EXERCISE DETAILS => Repeat everything from the line holding "Continue the Blender" to the line holding "1.2, 0.8, 8.0))", inclusive, exactly. Leave out the rest.

Object modeling scripts =>

*****

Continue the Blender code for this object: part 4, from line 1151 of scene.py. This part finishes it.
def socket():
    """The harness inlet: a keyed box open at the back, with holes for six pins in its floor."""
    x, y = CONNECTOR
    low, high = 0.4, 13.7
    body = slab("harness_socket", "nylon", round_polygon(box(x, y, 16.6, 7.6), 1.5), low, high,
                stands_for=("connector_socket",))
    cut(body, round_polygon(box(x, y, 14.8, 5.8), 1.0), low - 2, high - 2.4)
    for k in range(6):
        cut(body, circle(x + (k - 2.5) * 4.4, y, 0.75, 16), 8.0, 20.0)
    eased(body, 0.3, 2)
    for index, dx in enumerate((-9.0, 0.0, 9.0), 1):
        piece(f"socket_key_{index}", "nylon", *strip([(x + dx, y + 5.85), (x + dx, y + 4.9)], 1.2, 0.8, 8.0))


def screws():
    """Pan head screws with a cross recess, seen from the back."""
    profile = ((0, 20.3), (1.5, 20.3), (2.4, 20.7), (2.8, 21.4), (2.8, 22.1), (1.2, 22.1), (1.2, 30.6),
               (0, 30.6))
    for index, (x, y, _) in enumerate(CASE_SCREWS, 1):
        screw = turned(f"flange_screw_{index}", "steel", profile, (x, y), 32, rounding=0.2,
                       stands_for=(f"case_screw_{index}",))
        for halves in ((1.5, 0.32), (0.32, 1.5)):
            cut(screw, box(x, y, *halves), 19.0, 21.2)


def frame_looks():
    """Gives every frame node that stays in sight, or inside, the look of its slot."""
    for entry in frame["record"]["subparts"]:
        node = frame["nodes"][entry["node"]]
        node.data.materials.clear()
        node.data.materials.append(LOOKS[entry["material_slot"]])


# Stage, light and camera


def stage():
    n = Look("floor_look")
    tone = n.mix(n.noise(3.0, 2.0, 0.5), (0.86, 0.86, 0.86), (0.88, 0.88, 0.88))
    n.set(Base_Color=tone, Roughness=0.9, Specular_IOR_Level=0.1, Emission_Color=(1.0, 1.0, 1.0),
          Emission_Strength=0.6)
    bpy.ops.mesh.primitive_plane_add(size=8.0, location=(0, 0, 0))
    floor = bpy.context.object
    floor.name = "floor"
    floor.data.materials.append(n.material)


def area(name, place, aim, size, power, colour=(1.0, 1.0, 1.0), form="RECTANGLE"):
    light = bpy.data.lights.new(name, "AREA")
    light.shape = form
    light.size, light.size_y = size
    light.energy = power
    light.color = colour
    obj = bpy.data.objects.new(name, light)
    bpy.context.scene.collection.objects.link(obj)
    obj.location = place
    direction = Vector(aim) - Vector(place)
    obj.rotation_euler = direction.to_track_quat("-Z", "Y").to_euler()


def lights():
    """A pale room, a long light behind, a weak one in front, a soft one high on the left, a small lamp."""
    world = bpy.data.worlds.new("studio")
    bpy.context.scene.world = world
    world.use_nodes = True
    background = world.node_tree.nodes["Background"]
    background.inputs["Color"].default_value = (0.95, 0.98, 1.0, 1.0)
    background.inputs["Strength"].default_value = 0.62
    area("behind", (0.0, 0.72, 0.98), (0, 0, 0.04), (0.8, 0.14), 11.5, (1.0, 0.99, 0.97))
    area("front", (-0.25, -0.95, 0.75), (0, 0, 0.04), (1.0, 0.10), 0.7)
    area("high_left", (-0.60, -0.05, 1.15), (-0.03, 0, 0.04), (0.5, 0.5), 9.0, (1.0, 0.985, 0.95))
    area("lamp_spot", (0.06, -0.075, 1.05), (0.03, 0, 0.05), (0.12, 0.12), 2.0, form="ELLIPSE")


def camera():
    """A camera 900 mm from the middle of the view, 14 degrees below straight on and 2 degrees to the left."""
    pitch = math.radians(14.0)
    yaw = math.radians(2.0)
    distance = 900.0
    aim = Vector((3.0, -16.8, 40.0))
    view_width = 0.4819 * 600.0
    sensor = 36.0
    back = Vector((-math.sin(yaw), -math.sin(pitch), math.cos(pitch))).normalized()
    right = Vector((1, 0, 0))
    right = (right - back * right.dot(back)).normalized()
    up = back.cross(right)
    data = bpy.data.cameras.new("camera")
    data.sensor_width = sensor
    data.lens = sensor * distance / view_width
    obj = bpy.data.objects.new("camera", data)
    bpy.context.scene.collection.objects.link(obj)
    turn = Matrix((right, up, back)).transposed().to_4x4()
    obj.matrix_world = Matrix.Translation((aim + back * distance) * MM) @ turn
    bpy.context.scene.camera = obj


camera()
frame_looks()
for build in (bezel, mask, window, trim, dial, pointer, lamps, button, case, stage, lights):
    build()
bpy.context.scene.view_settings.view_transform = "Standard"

*****

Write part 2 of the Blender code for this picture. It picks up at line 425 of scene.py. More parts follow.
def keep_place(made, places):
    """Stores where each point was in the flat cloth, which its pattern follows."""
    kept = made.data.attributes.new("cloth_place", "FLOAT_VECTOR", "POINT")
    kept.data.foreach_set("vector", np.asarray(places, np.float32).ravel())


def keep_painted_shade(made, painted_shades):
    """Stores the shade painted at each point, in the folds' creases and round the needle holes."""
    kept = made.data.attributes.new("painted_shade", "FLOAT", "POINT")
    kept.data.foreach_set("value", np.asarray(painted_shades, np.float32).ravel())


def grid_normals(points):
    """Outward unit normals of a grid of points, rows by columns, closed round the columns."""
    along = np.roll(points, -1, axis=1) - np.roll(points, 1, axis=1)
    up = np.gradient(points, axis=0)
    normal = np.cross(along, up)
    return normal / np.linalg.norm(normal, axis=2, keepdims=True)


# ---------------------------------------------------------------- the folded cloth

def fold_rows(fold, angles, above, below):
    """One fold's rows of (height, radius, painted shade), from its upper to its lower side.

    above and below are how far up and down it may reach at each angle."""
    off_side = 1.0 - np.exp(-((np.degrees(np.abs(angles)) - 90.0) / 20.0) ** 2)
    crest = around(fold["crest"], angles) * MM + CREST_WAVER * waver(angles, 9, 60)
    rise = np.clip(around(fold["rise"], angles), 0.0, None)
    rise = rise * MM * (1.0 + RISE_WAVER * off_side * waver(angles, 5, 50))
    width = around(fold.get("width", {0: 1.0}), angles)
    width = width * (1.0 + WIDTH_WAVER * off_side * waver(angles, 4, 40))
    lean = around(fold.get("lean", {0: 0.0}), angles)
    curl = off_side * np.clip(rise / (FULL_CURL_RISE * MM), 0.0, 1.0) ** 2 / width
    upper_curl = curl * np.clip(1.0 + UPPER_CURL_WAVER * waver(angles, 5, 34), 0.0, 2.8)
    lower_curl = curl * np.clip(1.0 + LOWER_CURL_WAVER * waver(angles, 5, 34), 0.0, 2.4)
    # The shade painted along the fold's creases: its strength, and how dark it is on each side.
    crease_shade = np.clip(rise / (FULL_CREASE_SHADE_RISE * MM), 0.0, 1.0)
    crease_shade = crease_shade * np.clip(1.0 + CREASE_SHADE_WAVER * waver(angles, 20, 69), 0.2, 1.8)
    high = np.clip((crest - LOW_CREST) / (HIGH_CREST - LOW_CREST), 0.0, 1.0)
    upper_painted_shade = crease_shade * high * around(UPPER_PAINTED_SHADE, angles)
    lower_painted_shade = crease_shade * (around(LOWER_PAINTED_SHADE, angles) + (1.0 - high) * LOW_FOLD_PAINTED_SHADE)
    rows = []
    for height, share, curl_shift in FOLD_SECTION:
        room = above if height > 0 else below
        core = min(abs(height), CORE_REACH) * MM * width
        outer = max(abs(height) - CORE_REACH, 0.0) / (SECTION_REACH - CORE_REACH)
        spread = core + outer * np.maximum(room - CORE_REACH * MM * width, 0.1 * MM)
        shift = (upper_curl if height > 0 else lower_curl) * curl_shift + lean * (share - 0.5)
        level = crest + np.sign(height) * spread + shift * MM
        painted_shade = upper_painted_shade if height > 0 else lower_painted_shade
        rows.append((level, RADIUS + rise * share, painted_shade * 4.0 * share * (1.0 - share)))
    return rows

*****

SOLUTION =>
Continue the Blender code for this object: part 4, from line 1151 of scene.py. This part finishes it.
def socket():
    """The harness inlet: a keyed box open at the back, with holes for six pins in its floor."""
    x, y = CONNECTOR
    low, high = 0.4, 13.7
    body = slab("harness_socket", "nylon", round_polygon(box(x, y, 16.6, 7.6), 1.5), low, high,
                stands_for=("connector_socket",))
    cut(body, round_polygon(box(x, y, 14.8, 5.8), 1.0), low - 2, high - 2.4)
    for k in range(6):
        cut(body, circle(x + (k - 2.5) * 4.4, y, 0.75, 16), 8.0, 20.0)
    eased(body, 0.3, 2)
    for index, dx in enumerate((-9.0, 0.0, 9.0), 1):
        piece(f"socket_key_{index}", "nylon", *strip([(x + dx, y + 5.85), (x + dx, y + 4.9)], 1.2, 0.8, 8.0))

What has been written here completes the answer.